3Mg/Mg2Sn anodes with unprecedented electrochemical performance towards viable magnesium-ion batteries

The development of high-performance Mg-alloying anodes operable in conventional electrolytes could be a critical breakthrough for the viability of magnesium-ion batteries (MIBs). Herein, we show that 3Mg/Mg2Sn can be used as an anode with unprecedented high performance in conventional electrolytes.
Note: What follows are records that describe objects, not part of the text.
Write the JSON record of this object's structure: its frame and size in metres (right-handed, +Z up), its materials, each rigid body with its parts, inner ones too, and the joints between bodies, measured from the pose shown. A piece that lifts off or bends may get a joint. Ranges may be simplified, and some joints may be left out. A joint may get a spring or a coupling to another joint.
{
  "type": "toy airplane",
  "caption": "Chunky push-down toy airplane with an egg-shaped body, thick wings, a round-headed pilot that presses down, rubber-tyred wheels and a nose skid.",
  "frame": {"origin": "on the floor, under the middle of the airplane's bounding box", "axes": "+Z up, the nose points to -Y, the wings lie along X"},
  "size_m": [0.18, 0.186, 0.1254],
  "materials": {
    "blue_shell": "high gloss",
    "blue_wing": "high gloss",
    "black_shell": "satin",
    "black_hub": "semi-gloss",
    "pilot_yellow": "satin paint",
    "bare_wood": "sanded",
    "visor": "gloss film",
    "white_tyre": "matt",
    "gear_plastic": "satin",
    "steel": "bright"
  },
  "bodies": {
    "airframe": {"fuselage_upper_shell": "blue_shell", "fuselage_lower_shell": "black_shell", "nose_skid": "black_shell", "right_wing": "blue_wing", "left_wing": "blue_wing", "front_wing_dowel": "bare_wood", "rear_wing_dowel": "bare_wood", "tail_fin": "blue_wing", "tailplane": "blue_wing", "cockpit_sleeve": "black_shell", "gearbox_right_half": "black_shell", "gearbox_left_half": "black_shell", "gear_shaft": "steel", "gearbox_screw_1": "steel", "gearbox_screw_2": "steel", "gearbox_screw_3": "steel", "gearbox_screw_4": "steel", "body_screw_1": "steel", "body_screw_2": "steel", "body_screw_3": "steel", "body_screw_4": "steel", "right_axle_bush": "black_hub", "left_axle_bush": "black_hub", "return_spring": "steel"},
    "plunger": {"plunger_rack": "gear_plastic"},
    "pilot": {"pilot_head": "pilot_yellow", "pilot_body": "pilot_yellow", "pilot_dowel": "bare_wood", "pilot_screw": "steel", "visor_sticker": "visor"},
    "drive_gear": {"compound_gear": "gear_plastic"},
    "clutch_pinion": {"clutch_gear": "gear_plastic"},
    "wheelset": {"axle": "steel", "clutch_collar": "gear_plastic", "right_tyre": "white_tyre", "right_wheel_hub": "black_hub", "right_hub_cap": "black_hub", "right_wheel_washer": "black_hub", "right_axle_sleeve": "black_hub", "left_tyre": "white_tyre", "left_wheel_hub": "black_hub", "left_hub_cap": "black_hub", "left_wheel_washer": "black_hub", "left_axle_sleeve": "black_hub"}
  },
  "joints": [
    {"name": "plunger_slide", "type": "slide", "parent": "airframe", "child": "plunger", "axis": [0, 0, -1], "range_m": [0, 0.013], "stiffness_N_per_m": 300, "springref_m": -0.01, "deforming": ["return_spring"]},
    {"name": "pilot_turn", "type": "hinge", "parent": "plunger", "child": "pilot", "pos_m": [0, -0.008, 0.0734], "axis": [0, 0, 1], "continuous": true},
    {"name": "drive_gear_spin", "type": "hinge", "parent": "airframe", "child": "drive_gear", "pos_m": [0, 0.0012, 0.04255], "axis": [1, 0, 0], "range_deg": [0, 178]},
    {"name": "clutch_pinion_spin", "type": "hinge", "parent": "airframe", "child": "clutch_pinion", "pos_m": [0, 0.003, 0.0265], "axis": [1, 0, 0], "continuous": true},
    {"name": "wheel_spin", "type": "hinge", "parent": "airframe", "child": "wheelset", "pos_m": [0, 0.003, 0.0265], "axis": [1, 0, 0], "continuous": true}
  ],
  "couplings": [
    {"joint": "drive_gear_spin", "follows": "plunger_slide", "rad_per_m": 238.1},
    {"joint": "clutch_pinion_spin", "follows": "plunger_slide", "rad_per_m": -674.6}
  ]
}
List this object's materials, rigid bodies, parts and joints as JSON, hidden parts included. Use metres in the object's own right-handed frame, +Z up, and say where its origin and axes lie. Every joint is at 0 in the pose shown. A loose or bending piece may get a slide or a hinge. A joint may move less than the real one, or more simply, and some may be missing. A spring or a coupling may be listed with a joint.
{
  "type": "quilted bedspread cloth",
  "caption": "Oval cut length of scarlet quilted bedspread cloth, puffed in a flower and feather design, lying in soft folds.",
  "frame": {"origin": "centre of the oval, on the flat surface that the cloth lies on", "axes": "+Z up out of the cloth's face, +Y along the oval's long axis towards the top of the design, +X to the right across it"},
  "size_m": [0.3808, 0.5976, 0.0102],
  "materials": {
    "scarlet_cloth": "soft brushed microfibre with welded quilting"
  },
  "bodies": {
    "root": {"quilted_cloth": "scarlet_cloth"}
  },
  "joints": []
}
The as-made 3Mg/Mg2Sn consists of crystalline Mg-rich (c-Mg), amorphous Mg-rich (a-Mg), and intermetallic Mg2Sn phases. During the 1st de-magnesiation of 3Mg/Mg2Sn in Mg(HMDS)2:MgCl2 (HMDS = hexamethyldisilazide), c-Mg is first dealloyed. After the complete dissolution of c-Mg, a-Mg and intermetallic Mg2Sn are then de-magnesiated at slightly higher voltages, resulting in a capacity of 1243 mA h g-1 (3.9 Mg2+) at 100 mA g-1. Subsequent charge/discharge reversibly delivers ca. 805 mA h g-1 (2.5 Mg2+) with no re-formation of c-Mg, which indicates that the reversibility comes mostly from Mg2Sn (Mg2Sn ⇆ Sn) with an additional contribution from a-Mg (0.5 Mg2+). Though not involved in the reversible process, the dissolution of c-Mg generates the micro-to-macropores, which contribute to the excellent rate-capability and cyclability of 3Mg/Mg2Sn. The Mg2+ ions, irreversibly released from 3Mg/Mg2Sn, also compensate for a decrease in the Mg2+ concentration, which can occur when a full-cell is constructed with an Mg2+-trapping Mo6S8 cathode. Furthermore, once dealloyed in Mg(HMDS)2:MgCl2, the 3Mg/Mg2Sn becomes compatible with various conventional electrolytes.